Afuera, los de infames voces, seguían prometiendo, agitaban los colores y primaveras lejanas, pero no veían el invierno nuestro, el de los de a pie. Los que no creíamos las patrañas usureras de los que un día levantaron las banderas y se las llevaron para su casa, para el banco, para el auto y para la estancia. Los que se burlaban por la 4×4, los que decían que nos defendían, un día tiraron a la basura los principios, la educación, la salud, la economía, se disfrazaron un 31 de octubre y nos entregaron un espectáculo sin redención.
Nosotros solo pedimos una oportunidad, quisimos hacer algo en favor del mundo. No ambicionamos fortuna propia, solo alegrías ajenas y justicia social para todos al fin y al cabo… ¿Tan errados estábamos?
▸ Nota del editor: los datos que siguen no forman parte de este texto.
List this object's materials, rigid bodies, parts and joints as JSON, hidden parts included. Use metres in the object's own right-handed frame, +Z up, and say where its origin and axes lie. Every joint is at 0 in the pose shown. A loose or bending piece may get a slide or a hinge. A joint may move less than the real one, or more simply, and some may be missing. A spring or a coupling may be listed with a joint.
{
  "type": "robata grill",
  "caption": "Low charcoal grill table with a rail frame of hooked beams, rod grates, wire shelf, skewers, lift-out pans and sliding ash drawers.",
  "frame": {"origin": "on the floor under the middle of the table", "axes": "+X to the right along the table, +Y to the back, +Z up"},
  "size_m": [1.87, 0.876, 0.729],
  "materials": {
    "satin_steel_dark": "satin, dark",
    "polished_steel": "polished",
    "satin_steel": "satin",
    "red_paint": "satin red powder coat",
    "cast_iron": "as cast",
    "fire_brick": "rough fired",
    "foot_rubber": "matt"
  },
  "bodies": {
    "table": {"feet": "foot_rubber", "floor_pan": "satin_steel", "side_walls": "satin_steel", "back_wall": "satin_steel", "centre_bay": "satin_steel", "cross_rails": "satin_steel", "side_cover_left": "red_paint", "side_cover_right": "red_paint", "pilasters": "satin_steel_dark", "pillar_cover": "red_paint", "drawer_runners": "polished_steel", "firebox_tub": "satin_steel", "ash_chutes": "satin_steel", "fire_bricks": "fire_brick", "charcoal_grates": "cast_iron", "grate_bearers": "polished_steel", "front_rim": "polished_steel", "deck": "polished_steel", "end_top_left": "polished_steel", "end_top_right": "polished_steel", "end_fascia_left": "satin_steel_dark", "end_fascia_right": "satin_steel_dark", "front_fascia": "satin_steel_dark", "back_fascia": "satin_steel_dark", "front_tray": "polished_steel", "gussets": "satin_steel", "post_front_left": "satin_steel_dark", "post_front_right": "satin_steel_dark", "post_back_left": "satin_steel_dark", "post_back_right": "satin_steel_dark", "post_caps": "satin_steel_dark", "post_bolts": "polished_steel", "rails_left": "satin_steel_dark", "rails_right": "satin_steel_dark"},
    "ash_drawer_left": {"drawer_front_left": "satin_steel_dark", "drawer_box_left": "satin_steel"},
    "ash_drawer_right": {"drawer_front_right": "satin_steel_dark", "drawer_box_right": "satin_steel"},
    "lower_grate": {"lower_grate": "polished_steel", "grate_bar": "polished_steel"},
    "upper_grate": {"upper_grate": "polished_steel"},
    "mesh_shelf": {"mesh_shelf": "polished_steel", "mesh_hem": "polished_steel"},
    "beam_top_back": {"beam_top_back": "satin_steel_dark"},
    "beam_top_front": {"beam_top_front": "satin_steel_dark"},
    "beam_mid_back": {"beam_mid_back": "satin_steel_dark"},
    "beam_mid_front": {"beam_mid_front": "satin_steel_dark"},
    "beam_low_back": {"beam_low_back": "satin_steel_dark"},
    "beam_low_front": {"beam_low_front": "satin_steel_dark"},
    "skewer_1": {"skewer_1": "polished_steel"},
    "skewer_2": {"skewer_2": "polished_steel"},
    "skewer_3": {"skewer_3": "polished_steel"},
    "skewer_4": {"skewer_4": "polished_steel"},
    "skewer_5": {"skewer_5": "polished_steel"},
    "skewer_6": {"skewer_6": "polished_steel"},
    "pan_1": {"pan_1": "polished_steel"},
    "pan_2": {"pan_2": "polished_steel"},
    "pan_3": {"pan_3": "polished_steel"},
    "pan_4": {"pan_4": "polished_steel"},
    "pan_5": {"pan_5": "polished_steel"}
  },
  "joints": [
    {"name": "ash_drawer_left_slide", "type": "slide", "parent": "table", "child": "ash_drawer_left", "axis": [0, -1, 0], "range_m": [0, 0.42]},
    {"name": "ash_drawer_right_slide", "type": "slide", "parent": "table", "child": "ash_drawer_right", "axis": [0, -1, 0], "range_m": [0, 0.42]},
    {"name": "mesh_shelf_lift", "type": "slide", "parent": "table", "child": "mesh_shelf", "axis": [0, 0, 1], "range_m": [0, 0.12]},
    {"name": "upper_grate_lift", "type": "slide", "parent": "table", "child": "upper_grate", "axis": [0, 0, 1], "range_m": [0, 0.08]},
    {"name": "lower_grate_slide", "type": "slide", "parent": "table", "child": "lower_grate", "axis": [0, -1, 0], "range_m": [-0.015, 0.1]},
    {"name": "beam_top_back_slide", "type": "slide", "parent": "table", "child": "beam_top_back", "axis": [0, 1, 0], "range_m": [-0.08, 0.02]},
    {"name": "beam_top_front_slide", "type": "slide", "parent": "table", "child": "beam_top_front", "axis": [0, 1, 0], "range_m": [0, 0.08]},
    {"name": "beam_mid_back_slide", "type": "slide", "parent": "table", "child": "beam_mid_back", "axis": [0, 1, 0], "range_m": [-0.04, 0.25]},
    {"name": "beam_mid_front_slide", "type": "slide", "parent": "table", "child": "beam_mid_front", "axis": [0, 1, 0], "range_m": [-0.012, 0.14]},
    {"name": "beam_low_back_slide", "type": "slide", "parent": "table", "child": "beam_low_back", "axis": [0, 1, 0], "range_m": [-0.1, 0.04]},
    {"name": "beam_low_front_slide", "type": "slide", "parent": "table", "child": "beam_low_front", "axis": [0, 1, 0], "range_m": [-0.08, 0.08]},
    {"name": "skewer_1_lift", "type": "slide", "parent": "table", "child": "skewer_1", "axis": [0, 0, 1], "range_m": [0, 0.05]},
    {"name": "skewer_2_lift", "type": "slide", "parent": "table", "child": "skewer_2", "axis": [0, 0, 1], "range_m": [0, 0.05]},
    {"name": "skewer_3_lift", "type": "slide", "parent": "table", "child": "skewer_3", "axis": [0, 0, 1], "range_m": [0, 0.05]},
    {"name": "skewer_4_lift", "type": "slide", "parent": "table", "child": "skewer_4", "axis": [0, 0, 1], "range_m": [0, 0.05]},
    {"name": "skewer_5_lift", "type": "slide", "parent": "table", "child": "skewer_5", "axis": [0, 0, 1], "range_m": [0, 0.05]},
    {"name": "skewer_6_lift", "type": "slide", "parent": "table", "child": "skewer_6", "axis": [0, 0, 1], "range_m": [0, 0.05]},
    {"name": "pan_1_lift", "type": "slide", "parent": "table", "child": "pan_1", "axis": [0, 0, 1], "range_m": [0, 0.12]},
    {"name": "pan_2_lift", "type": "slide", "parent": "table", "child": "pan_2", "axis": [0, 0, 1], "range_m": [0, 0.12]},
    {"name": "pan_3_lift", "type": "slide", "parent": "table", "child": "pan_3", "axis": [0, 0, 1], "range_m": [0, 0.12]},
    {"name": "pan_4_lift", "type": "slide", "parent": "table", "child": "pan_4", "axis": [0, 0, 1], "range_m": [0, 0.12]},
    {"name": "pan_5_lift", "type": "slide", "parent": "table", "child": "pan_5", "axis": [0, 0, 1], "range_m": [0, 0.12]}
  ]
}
Fue cuando del tiempo, y del fondo de su pecho, vino la voz. No era solo la de Pablo Milanés, que nos vamos poniendo viejos, sino un murmullo interno, una porfía obstinada. Sí, sus apóstoles se habían ido. Habían sido hombres de tierra y no de espíritu, traicionando la promesa por el brillo del dinero. Pero él no era como ellos. Sentado en su rincón, un hombre solo contra la marea del hastío y la traición, sintió el último aliento de aire que le quedaba; ese soplo precioso que le daba su vieja y terca humanidad.
Y en ese pequeño espacio, en esa breve bocanada de vida, sintió que aún podía predicar. Se levantó con la pesadez de los años, pero con la fe intacta del primer día. La causa no había muerto; solo se había mudado. Ahora residía, por completo, dentro de él. Su voluntad inquebrantable no era ya el grito en la plaza, sino la paciencia de seguir siendo justo, la decencia de tratar con bondad al vecino y la obstinación de contar, a quien quisiera escuchar, las viejas historias, aquellas de la justicia que sí era posible.
El púlpito era su pequeña mesa de la cocina; su panfleto, la palabra dicha con honestidad. Con el último aliento que le daba su vieja persistencia, ese que le recordaba que seguía vivo y que el amor era la única verdad que no se corrompe, sabía que mientras él respirara, las buenas nuevas no serían derrotadas.